My grandparents lost everything. For years, my entire community were displaced and moved to some other land by the Volta River Authority. But when the flooding subsided about three to five later, some families made their way back. Mine included. But none of them ever recovered. Almost all homes were rebuilt from roofing sheets and mud. In fact, by the time I was born in the ’80s, only a handful of houses were made from any material other than roofing sheets and mud. Then, in the late ’80s, the PNDC decided that it wanted to test democracy at the grassroots level before introducing it nationally. As a result, my father was the first Assemblyman elected for Amedeka.
Until today, people call him "Assembly". I grew up in the shadow of my Dad’s local activism. My playmates knew me as Assemblyman’s son. And that came with its own notoriety. Every time people see me, they still call me Assemblyman’s son. My Father hasn't been Assemblyman for nearly 25 years. But our roofing sheet house (which was only recently changed in parts) is still known as Assemblyman’s house. But by all accounts, my dad was a controversial man. Not that he had wealth or that he was loud. Ooh, he was as poor as the next man. In fact, maybe even poorer. Because even though he worked as a civil servant with the Land valuation board, his take-home pay barely took us home.
Worse, everyone in the community came to him for their troubles. He gave everything he laid his hands on in the house and gave to people. So we survived on my stepmother's salary as a police officer. Till today he does the same thing. I vowed to stop buying him a phone because he always gave it out when someone came to complain to him that he needed a phone for their son or daughter going to school. My father’s controversy came from being one of a few people who spoke English. My Dad wrote impeccably. He was a man of letters. He was a man of petitions. He has a box full of nearly a thousand petitions he has written on behalf of my community.
When I say writing, I mean typed. He had a typewriter that was his pride and joy. My Dad petitioned just about anybody who will listen. He organized farmers to complain about their yield. He organised fishermen who were losing people to drowning because the VRA used to open the Dama without warning, and this will kill many fisherfolks fishing on the Volta. (Until today, people still die from fishing because of the Dams being opened at no fixed times). He wrote petitions for our roads. He wrote petitions because we still drank water from the Volta, and our community had no running water. He spent every dime, going up and down, leading people to the police station, ministries, and VRA offices. There is no single door he didn't knock on. No single visitor he didn't receive.

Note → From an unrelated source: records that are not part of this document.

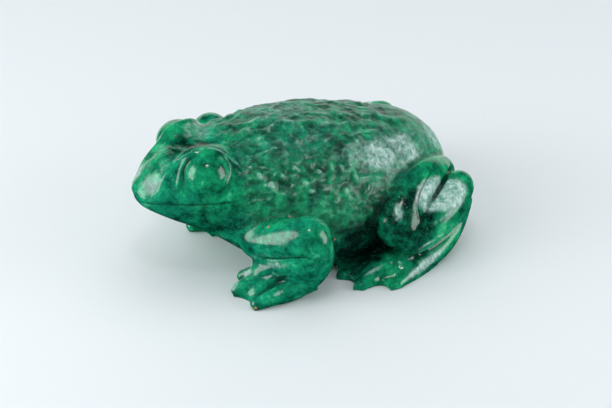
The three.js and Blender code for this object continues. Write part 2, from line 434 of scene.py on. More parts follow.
def shifted(rows, move):
    return [[row[0] + move[0], row[1] + move[1]] + list(row[2:]) for row in rows]


def sideMasses(move):
    # The masses that run smoothly into the trunk, on the left, with the hand moved by so much.
    limb = frontLimb
    wrist = limb["forearm"][:-1] + shifted(limb["forearm"][-1:], move)
    return [
        ballSkin(*head["lid"]),
        limbSkin(head["snoutRidge"]),
        limbSkin(head["snoutFill"]),
        ballSkin(*head["lidBridge"]),
        limbSkin(limb["upperArm"]),
        limbSkin(wrist, facing=(0, -1, 0)),
        limbSkin(limb["wrist"][:1] + shifted(limb["wrist"][1:], move)),
        ballSkin(*shifted([limb["palm"][0]], move), limb["palm"][1]),
    ]


def sideDetails(move):
    # The smaller forms, which keep a crisp line round them.
    limb, hind = frontLimb, hindLimb
    web = limb["web"]
    handStart = (web["start"][0] + move[0], web["start"][1] + move[1])
    handCurves = [(a + move[0], b + move[1], c + move[0], d + move[1]) for a, b, c, d in web["curves"]]
    return (
        [ballSkin(*head["eye"])]
        + [limbSkin(shifted(finger, move)) for finger in limb["fingers"]]
        + [plateSkin(handStart, handCurves, -1.0, webThickness)]
        + [limbSkin(hind["thigh"]), limbSkin(hind["shank"]), limbSkin(hind["foot"])]
        + [limbSkin(toe) for toe in hind["toes"]]
        + [ballSkin(*hind["instep"])]
        + [plateSkin(hind["web"]["start"], hind["web"]["curves"], -1.0, webThickness)]
    )


def remeshed(points, faces, voxel):
    # One skin of small squares round everything that the closed skins fill.
    mesh = bpy.data.meshes.new("rough")
    mesh.from_pydata(points.tolist(), [], faces)
    holder = bpy.data.objects.new("rough", mesh)
    sceneCollection.objects.link(holder)
    modifier = holder.modifiers.new("fuse", "REMESH")
    modifier.mode = "VOXEL"
    modifier.voxel_size = voxel
    modifier.adaptivity = 0
    evaluated = holder.evaluated_get(bpy.context.evaluated_depsgraph_get())
    fused = evaluated.to_mesh()
    newPoints = np.empty(len(fused.vertices) * 3)
    fused.vertices.foreach_get("co", newPoints)
    corners = np.empty(len(fused.loops), int)
    fused.loops.foreach_get("vertex_index", corners)
    quads = corners.reshape(-1, 4)
    evaluated.to_mesh_clear()
    bpy.data.objects.remove(holder)
    bpy.data.meshes.remove(mesh)
    return newPoints.reshape(-1, 3), quads


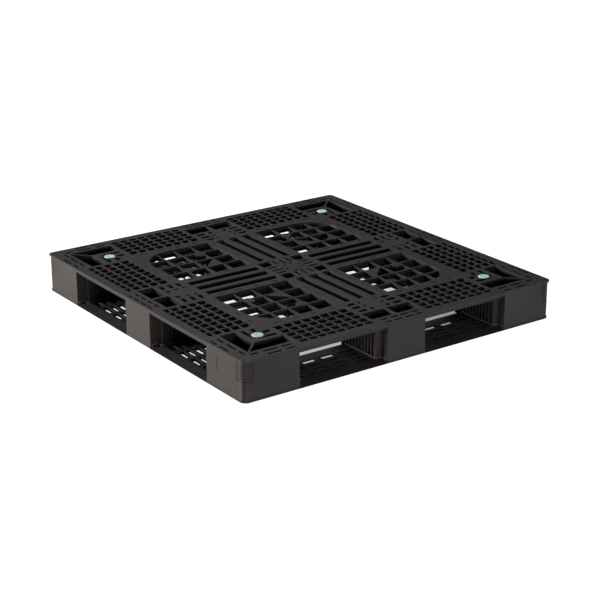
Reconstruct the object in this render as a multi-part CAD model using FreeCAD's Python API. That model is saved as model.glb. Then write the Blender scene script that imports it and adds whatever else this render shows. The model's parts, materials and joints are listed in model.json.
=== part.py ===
"""Plastic pallet, 1100 x 1100 x 120 mm, four-way entry, with nine posts and a lower deck.

Frame: origin on the floor under the pallet's centre, +Z up, +X to the right side, +Y to the
back. The front is the side at -Y. The pallet looks the same after each quarter turn, and in
the mirror, so most shapes are drawn once and turned. Lengths are in millimetres.
"""
import FreeCAD, Part
import math
import os

# Overall size
LENGTH = 1100.0
HEIGHT = 120.0
HALF = LENGTH / 2

# Vertical levels
LIP_BOTTOM = 114.0       # underside of the rim lip, where the deck rests on the posts
DECK_BOTTOM = 98.0       # underside of the deck's webs between the posts
FASCIA_BOTTOM = 109.5    # lower edge of the rim's outer face over a fork opening
BOARD_TOP = 11.0         # upper face of the lower deck
BOARD_SKIN = 4.0         # thickness of the lower deck's skin
FOOT_TOP = 5.0           # top of the lip round each post's foot
GRILLE_TOP = HEIGHT - 3.0  # top of the bars in the big openings
GRILLE_BOTTOM = 102.5    # and their underside

# Plan: every size is set out on one module
MODULE = 31.75
OPENING_START = 92.0                          # big square opening, side nearer the centre
OPENING_END = OPENING_START + 8 * MODULE      # and its far side
OPENING_CORNER = 100.0                        # radius of its corner towards the pallet's corner
LIP = 1.5                                     # how far the rim and foot lips stand out
FACE = HALF - LIP                             # outer face of the posts
RIM_CORNER = 13.0                             # corner radius of the rim lip
POST_CORNER = 18.0                            # corner radius of the corner posts

# Posts
SIDE_FACE = 68.0          # half width of a side post's outer face
CORNER_FACE = 368.0       # where a corner post's outer face starts
SIDE_CORE = 88.0          # half width of a side post and of the centre post further in
CORNER_CORE = 350.0       # where a corner post's core starts
SIDE_BACK = 361.0         # inner end of a side post
CORE_FRONT = FACE - 28.0  # depth at which the narrower outer face gives way to the core
WALL = 4.0
FIN_DEPTH = 5.0
FIN = 3.5
FIN_PITCH = 14.0
FIN_PAD = FIN_DEPTH + WALL
WEB = 5.0                 # ribs inside the posts
HOLLOW_A = 445.0          # outer edge of the chamber under the plug
HOLLOW_B = (450.0, 500.0)  # chamber under the long pockets
HOLLOW_C = (505.0, FACE - WEB)  # chamber under the rim slots

# Top deck pattern, measured outwards from the centre line of the side it lies along
LATTICE_BANDS = ((383.5, 410.0), (415.5, 440.5), (446.0, 469.5), (475.0, 499.5), (505.0, 521.5))
LATTICE_RIB = 5.0
THIN_WEB = 3.0
GRILLE_BAR = 6.5
GRILLE_LEDGE = 1.5
GRILLE_BOSS = (164.0, 272.0)
GRILLE_BOSS_RADIUS = 17.5
GROOVE_DEPTH = 12.0
GROOVE_ENDS = (OPENING_START + 3.0, OPENING_END - 3.0)
CENTRE_GROOVE = 15.0
SIDE_GROOVE = (35.0, 61.0)
MARK = (8.0, 22.0, 1.2)   # width, length and depth of the shallow marks
MARK_LINES = (80.0, 365.0)
RIM_POCKET = (527.0, 533.5)

# Anti-slip plugs
PLUG_CENTRE = 408.5
PLUG_RADIUS = 17.0
PLUG_RECESS = 20.2         # radius of the recess it sits in
PLUG_PROUD = 1.0
PLUG_HEAD = 4.0
PLUG_STEM = 12.0
PLUG_BARB = 13.5
PLUG_LENGTH = 18.0
PLUG_RING = 23.0          # outer radius of the ring that holds a plug
PLUG_SEAT = HEIGHT + PLUG_PROUD - PLUG_HEAD
PLUG_PLAY = 0.2

# Grooves round the outer corners, which leave grip ridges between them
GRIP_COUNT = 7
GRIP_TOP = 110.5          # middle of the highest one
GRIP_PITCH = 8.33
GRIP_GROOVE = 5.0         # height of each
GRIP_REACH = 34.0         # how far they run along each face
GRIP_DEPTH = 1.6

# Plain shallow panel on the left face of the front left corner post
PANEL = (-499.0, -419.0, 51.0, 98.0)     # ends along Y, then bottom and top
PANEL_DEPTH = 0.8

# Lower deck
BOARD_INNER = 381.0       # inner edge of the boards, which bounds a wheel opening
RAMP_INNER = 522.0        # where the ramp on the outer edge ends
RAMP_EDGE = 1.2           # thickness of the ramp's outer edge
ARM_HALF = 66.0
BOARD_COLUMNS = ((428.0, 16.5), (455.5, 17.5), (482.5, 12.0), (506.0, 17.0))  # slot middle and width
BOARD_SLOT = 45.0         # slot length
BOARD_PITCH = 2 * MODULE
ARM_SLOT = (62.0, 19.0)
ARM_SLOT_ROWS = (181.0, 269.0)
ARM_SLOT_COLUMN = 29.0
BLIND_DEPTH = 3.0
BEAD_WIDTH = 5.0          # bead at the foot of the posts' walls
BEAD_HEIGHT = 3.0
BEAD_END = 545.0

UP = FreeCAD.Vector(0, 0, 1)
ORIGIN = FreeCAD.Vector(0, 0, 0)


# ---------------------------------------------------------------- drawing helpers
def vector(x, y, z=0.0):
    return FreeCAD.Vector(x, y, z)


def wire(points):
    """Closed wire through the points. A point (x, y, r) is rounded with radius r."""
    starts = []
    ends = []
    edges = []
    count = len(points)
    for index, point in enumerate(points):
        corner = vector(point[0], point[1])
        if len(point) == 2:
            starts.append(corner)
            ends.append(corner)
            continue
        radius = point[2]
        before = points[index - 1]
        after = points[(index + 1) % count]
        back = (vector(before[0], before[1]) - corner).normalize()
        ahead = (vector(after[0], after[1]) - corner).normalize()
        half_angle = back.getAngle(ahead) / 2
        reach = radius / math.tan(half_angle)
        start = corner + back * reach
        end = corner + ahead * reach
        bisector = (back + ahead).normalize()
        middle = corner + bisector * (radius / math.sin(half_angle) - radius)
        edges.append((index, Part.Arc(start, middle, end).toShape()))
        starts.append(start)
        ends.append(end)
    arcs = dict(edges)
    path = []
    for index in range(count):
        if index in arcs:
            path.append(arcs[index])
        following = (index + 1) % count
        if (ends[index] - starts[following]).Length > 1e-6:
            path.append(Part.makeLine(ends[index], starts[following]))
    return Part.Wire(path)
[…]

Our family Post Box 19 at Akuse was the entire community post box. Everyone received their letters through us. Many times we wrote their replies for them too. I did some, too, when I was a little older. As a child, his letters and petitions were my favourite pastime. I will pull out (as hard as I could) the colonial suitcase that held them and read every single petition. I read them twice or three times even. I would always get into trouble for that. No one understood why I was always ignoring all the books in our huge family library and only « going through my dad's things ». I was spanked many times, but I still did that.
They were more fascinating than the reading material for my age three to six. I remember one such vividly. This was in the late ’90s. He said, "Amedeka gave everything so that this country will be electrified. Yet, like the proverbial fish that lives in water but does not drink of it, Amedeka has no electricity". Yes. I remember this phrasing exactly and so vividly because it made me cry like a child. So I memorised it. Amedeka, more than 30 years after Ghana was electrified, was itself in the dark. We still used lanterns in our homes.
And at Nightfall in Amedeka, we could see the Dams lit up very bright, and the homes lit up from miles away. We didn't hear their TVs on from the distance because the frogs and crickets closer to us were louder. Today, I return to Amedeka. My community is deteriorating, and my Dad is a broken man. He can barely walk without being out of breath. He gave his life to a community that never became. Today, he lives in constant worry that his Son will lose his life doing what he gave his doing. This country has stolen the one thing my father had: Hope!